BEGIN

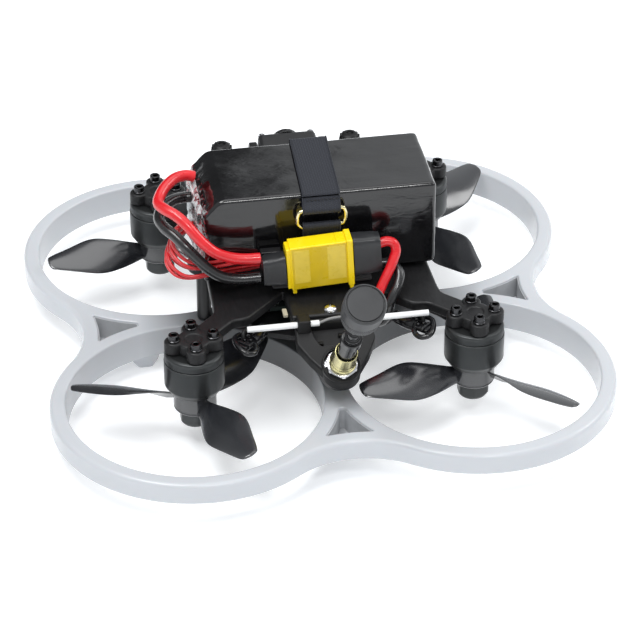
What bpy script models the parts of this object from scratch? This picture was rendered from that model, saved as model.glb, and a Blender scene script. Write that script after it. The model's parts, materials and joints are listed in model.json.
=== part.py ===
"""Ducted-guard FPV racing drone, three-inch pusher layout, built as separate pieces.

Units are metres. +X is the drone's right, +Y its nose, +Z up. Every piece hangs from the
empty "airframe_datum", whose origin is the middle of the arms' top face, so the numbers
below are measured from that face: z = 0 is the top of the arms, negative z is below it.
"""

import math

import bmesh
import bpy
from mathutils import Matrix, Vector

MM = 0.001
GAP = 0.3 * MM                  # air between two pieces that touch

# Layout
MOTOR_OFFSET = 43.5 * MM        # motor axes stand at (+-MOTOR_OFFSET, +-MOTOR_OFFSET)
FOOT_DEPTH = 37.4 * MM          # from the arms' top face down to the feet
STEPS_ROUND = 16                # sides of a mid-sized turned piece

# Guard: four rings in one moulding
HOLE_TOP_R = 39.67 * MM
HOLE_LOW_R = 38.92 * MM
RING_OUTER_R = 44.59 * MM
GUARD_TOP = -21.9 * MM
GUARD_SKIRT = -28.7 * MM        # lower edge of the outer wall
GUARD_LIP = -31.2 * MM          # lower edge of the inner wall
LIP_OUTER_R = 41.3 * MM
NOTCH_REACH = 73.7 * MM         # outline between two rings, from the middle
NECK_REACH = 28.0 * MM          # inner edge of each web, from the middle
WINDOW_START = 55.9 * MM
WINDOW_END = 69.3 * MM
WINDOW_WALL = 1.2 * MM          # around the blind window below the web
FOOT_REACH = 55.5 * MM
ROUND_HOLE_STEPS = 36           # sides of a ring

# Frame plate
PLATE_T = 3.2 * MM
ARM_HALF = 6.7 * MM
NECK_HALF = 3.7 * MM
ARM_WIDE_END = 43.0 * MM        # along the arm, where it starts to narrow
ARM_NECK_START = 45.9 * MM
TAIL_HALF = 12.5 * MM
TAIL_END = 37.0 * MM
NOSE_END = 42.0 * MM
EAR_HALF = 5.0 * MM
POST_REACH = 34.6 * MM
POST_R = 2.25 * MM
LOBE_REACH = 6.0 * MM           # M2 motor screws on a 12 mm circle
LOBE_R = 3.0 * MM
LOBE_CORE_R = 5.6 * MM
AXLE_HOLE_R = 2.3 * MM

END

DO THIS:
From the first line above through the line that contains "STEPS_ROUND = 16", quote each line exactly. Output nothing more.

RESPONSE:
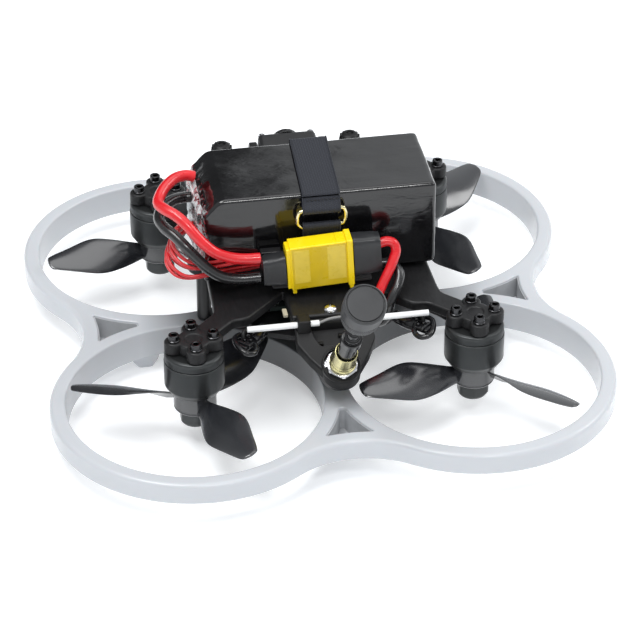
What bpy script models the parts of this object from scratch? This picture was rendered from that model, saved as model.glb, and a Blender scene script. Write that script after it. The model's parts, materials and joints are listed in model.json.
=== part.py ===
"""Ducted-guard FPV racing drone, three-inch pusher layout, built as separate pieces.

Units are metres. +X is the drone's right, +Y its nose, +Z up. Every piece hangs from the
empty "airframe_datum", whose origin is the middle of the arms' top face, so the numbers
below are measured from that face: z = 0 is the top of the arms, negative z is below it.
"""

import math

import bmesh
import bpy
from mathutils import Matrix, Vector

MM = 0.001
GAP = 0.3 * MM                  # air between two pieces that touch

# Layout
MOTOR_OFFSET = 43.5 * MM        # motor axes stand at (+-MOTOR_OFFSET, +-MOTOR_OFFSET)
FOOT_DEPTH = 37.4 * MM          # from the arms' top face down to the feet
STEPS_ROUND = 16                # sides of a mid-sized turned piece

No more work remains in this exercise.